まず興味で選びそれから能力でレベルを決める方が後悔する率は少ない。


では自分の興味をどうして知るのか。


広く体験することである。


食わず嫌いはよくない。


その点、小学校教育は理想的である。


文系、理系、体育、美術、対人関係、演劇、合宿、運動会、書道など多様な世界にふれさせてくれる。


それゆえ自分の興味が触発される。


それゆえ、おとなになってからも自力でおとなの小学校教育を自分に施していくのがよい。


アメリカの大学院教育がそうである。


博士課程でも小学生に対するように幅広く講義し、多読させ、多様な科目をとらせる。


それゆえ学生の興味の領域は広くなる。


興味の領域が広いということは転職の機会が多くなるということのほかに、人を指導する立場に立った場合に面倒見がよくなる。

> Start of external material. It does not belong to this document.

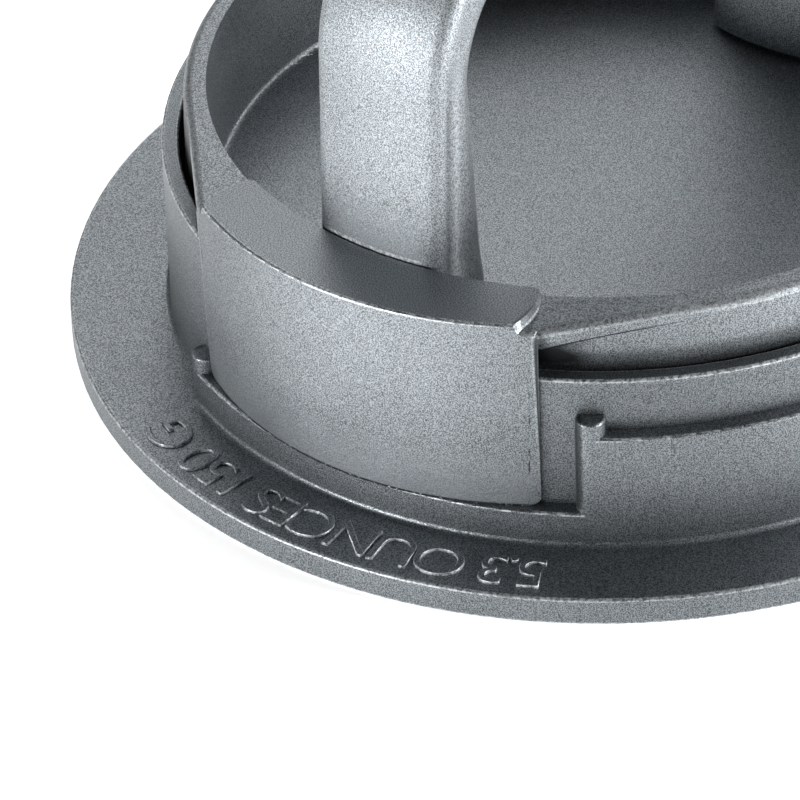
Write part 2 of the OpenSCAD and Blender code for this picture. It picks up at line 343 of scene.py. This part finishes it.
def handle_marks(made, place, chip):
    """Each leg's smooth sides get a line of painted shade and a line of painted highlight down
    them. Its front has a bright broken line along its lower edge, part chips and part painted
    highlight, and painted light above it. Low down, painted shade darkens its sides and one edge
    of its front.
    """
    x, y, z, _ = made.in_mm(place)
    # The legs lean in, and their sides run with them
    out = abs(x) + (z - 41.4) * 0.047
    on_side = made.span(abs(y), 9.4, 9.8)
    on_front = made.fade(abs(y), 6.5, 8)
    on_leg = made.fade(z, 62, 70)
    # Down the smooth sides: a line of painted shade, a line of painted highlight, and painted
    # shade on the part nearer the middle
    painted_groove_shade = made.near(out, 51.1, 0.1, 0.9)
    painted_bead_highlight = made.near(out, 49.3, 0.1, 0.8)
    flank_shade = made.fade(out, 46.4, 48.6)
    # The front's lower edge, where it passes the pad's inner edge, is bright and broken into
    # chips, which also paints a highlight there; just above it, painted light makes the front
    # paler
    chipped_and_highlit = made.span(out, 52.5, 53) * made.near(z, 39.35, 0.25, 0.12)
    painted_light = made.span(out, 52, 52.6) * made.fade(z, 39.6, 47, 0.45)
    # Low down, painted shade darkens the sides, and one edge of the front
    low = made.fade(z, 39.6, 50)
    edge = made.span(out, 51.2, 52) * made.fade(x * y, -480, -220)
    rub_and_highlight = painted_bead_highlight * on_side * on_leg * 0.3 + chipped_and_highlit * on_front
    dirt_and_shade = (painted_groove_shade * 0.4 + flank_shade * 0.36) * on_side * on_leg
    dirt_and_shade = dirt_and_shade + low * (on_side * 0.3 + edge * 0.45)
    return rub_and_highlight, dirt_and_shade, painted_light * on_front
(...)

たとえば私はバレーボールに興味がないのに、バレーボール部の顧問を十数年つとめた。


十数年つとめたが辞めるときに送別会の送の字もなかった。


つまりそれほどに、私は面倒見がわるかったのである。


第三の留意点。


転職するとはキャリアをつくるということである。


この場合、自分のイメージしているキャリアをすでに成功裡に達成した人物を知っているなら、なるべくその人物を模倣することをすすめたい。


自己流で孤軍奮闘しながら新しい人生をつくるよりは、参照できる手本を持っている方が不安が少ないからである。


ところで模倣の対象にする人物は歴史に名が残る人物である必要はない。


隣のおじさんでもよい。


小学校時代の恩師でもよい。


自分が模倣したい人物、そして人生コースの決定に影響を受けた人物のことをキーパーソンという。


たとえば私のキーパーソンは霜田静志、ウィリアム・ファーカー、アルバート・エリスであった。


霜田は私の精神分析であり、私が心理学教授の道をえらぶきっかけになった教授、ファーカーはアメリカ時代の指導教授(ミシガン州立大学)でリサーチ(研究法)になじませてくれた先生、エリスは論理療法の創始者で私のバックボーンになった人物。


私がキーパーソンの大切さを強調する理由は、自信喪失した教師たちの相談相手になっているうちに気付いたことがあるからである。


周知のように今は荒れた学校が多い。


そのために疲れはて、自分は教師失格ではないかと思い込む教師が少なくない。


ところが私の観察によれば、こういう教師の共通性は、小学校以来、自分もあんな先生になりたいと思うような教師に出会ったことがないということである。


つまり、すばらしい教師、頭をたれたくなるような先生を見たことがない。


それゆえ、結局は読書から得たイメージで教師ぶりを自己流で演じているだけである。


それゆえ少し困難な状況におかれると、どうしてよいかわからない。


身体にしみ込んだものがないからである。


たとえていえば、実父を乳児の頃に失い、父を見たことのない男性が子を持つ父親になった場合、父親としての自分はどういうふうに子どもに対処していいのか、今一つ自信がないのと似ている。


一方、模倣の対象を持っている教師は、心のなかに絶えずその人物がいるわけで、心の支えを持っている。


それゆえ不安が少ない。


大人になってからでもおそくはない。


模倣したくなる人物との出会いを求めるつもりで人生を歩むことをすすめたい。